Concentrated hydrogen peroxide solutions are explosively decomposed by traces of transition metal ions (such as \(\mathrm{Mn}\) or \(\mathbf{F} \mathrm{e}\)): $$2 \mathrm{H}_{2} \mathrm{O}_{2}(a q) \longrightarrow 2 \mathrm{H}_{2} \mathrm{O}(l)+\mathrm{O}_{2}(g)$$ What volume of pure \(\mathrm{O}_{2}(g),\) collected at \(27^{\circ} \mathrm{C}\) and 746 torr, would be generated by decomposition of 125 \(\mathrm{g}\) of a 50.0\(\% \mathrm{by}\) mass hydrogen peroxide solution? Ignore any water vapor that may be present.

The volume of pure \(\mathrm{O}_2(g)\) generated by the decomposition of 125 g of a 50.0% by mass hydrogen peroxide solution, collected at \(27^{\circ} \mathrm{C}\) and 746 torr, is determined in three steps. First, we find the number of moles of \(\mathrm{H}_2\mathrm{O}_2\) in the 50% solution: \(n_{\mathrm{H}_2\mathrm{O}_2} = \frac{0.50 \times 125 \ g}{34.01\ \mathrm{g/mol}}\).
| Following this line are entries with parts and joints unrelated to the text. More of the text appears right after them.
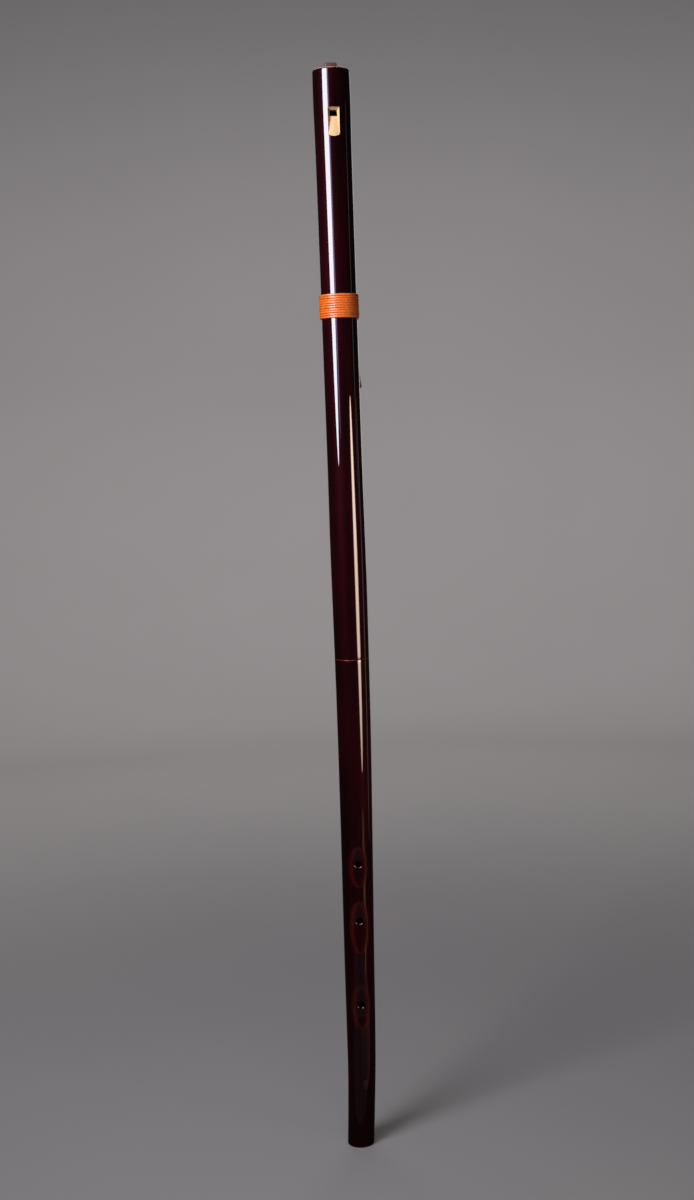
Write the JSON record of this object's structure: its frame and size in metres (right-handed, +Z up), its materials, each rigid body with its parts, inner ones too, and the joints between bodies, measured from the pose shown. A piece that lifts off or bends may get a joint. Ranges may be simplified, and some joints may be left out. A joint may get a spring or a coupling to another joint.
{
  "type": "bamboo bass duct flute",
  "caption": "Tall two-section lacquered bamboo duct flute with a window, finger holes in hollowed cups, a lace binding, a wind tube behind and a stopper in the top.",
  "frame": {"origin": "centre of the foot's flat face, in the middle of the open foot bore", "axes": "+Z up the flute, along the straight upper section; -Y to the front, where the window and the finger holes are"},
  "size_m": [0.0667, 0.0768, 1.659],
  "materials": {
    "lacquered_bamboo": "gloss lacquer",
    "wind_bamboo": "satin lacquer",
    "sleeve_wood": "satin",
    "waxed_thread": "matte",
    "block_wood": "matte",
    "dark_hardwood": "matte",
    "cork": "matte",
    "nipple_brass": "satin",
    "bare_bamboo": "matte",
    "orange_lace": "satin"
  },
  "bodies": {
    "lower_section": {"lower_tube": "lacquered_bamboo"},
    "sleeve": {"joint_sleeve": "sleeve_wood", "lower_lapping": "waxed_thread", "upper_lapping": "waxed_thread"},
    "upper_section": {"upper_tube": "lacquered_bamboo", "fipple_block": "block_wood", "wind_tube": "wind_bamboo", "wind_tube_plug": "dark_hardwood", "transfer_nipple": "nipple_brass", "mouthpiece": "bare_bamboo", "duct_saddle": "block_wood", "binding_lace": "orange_lace"},
    "stopper": {"stopper_plug": "dark_hardwood", "stopper_cork": "cork", "stopper_grip": "dark_hardwood"}
  },
  "joints": [
    {"name": "joint_twist", "type": "hinge", "parent": "lower_section", "child": "sleeve", "pos_m": [0.0129, 0, 0.7755], "axis": [0, 0, 1], "continuous": true},
    {"name": "joint_draw", "type": "slide", "parent": "sleeve", "child": "upper_section", "axis": [0, 0, 1], "range_m": [0, 0.06]},
    {"name": "stopper_draw", "type": "slide", "parent": "upper_section", "child": "stopper", "axis": [0, 0, 1], "range_m": [0, 0.02]}
  ]
}
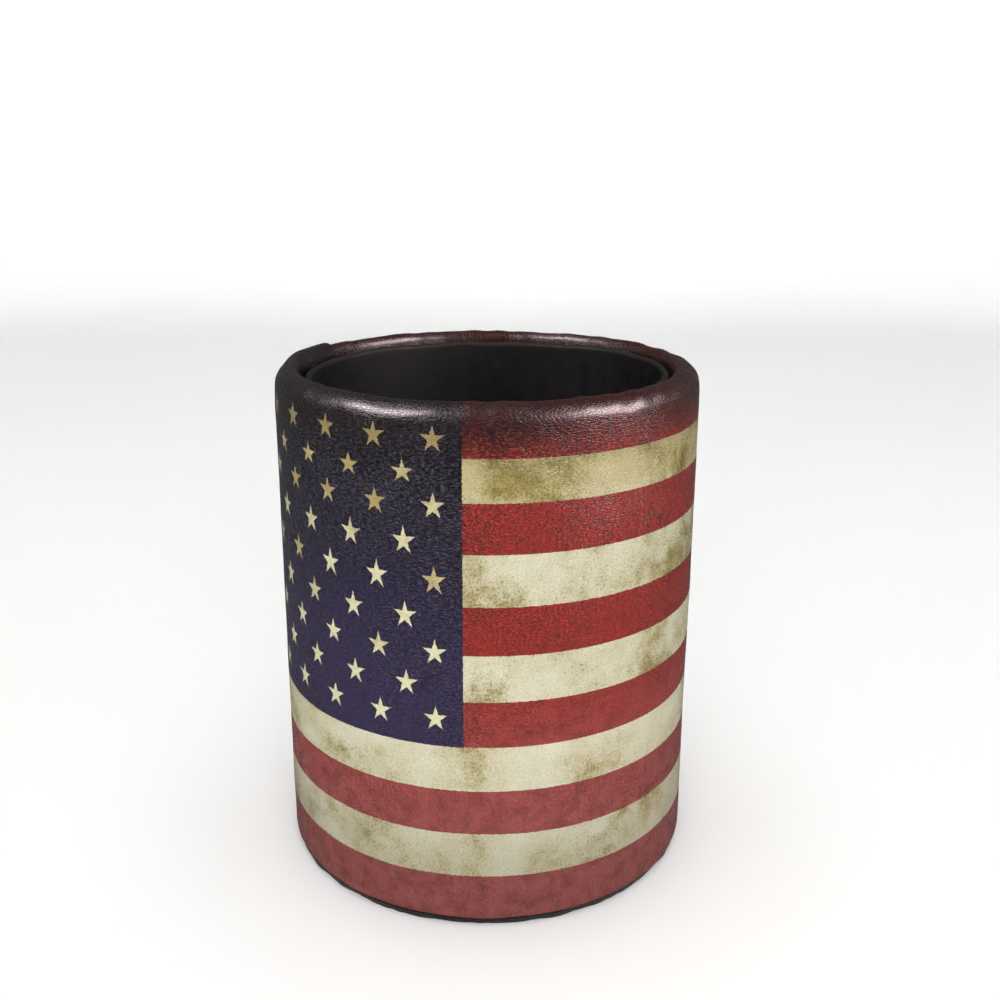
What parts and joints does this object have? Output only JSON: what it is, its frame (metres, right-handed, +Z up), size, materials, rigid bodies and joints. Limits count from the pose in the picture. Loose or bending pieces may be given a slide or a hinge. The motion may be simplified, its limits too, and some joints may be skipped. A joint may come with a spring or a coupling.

Then, using the balanced chemical equation, we find the number of moles of generated \(\mathrm{O}_2\): \(n_{\mathrm{O}_2} = \frac{n_{\mathrm{H}_2\mathrm{O}_2}}{2}\). Finally, we use the Ideal Gas Law to find the volume of \(\mathrm{O}_2\): \(V = \frac{n_{\mathrm{O}_2} \cdot 0.0821 \ \mathrm{atm \cdot L/(mol\cdot K)} \cdot 300\ \mathrm{K}}{\frac{746}{760}\ \mathrm{atm}}\). Calculating these values, we find that the volume of pure \(\mathrm{O}_2(g)\) generated is approximately \(547.2 \ \mathrm{L}\).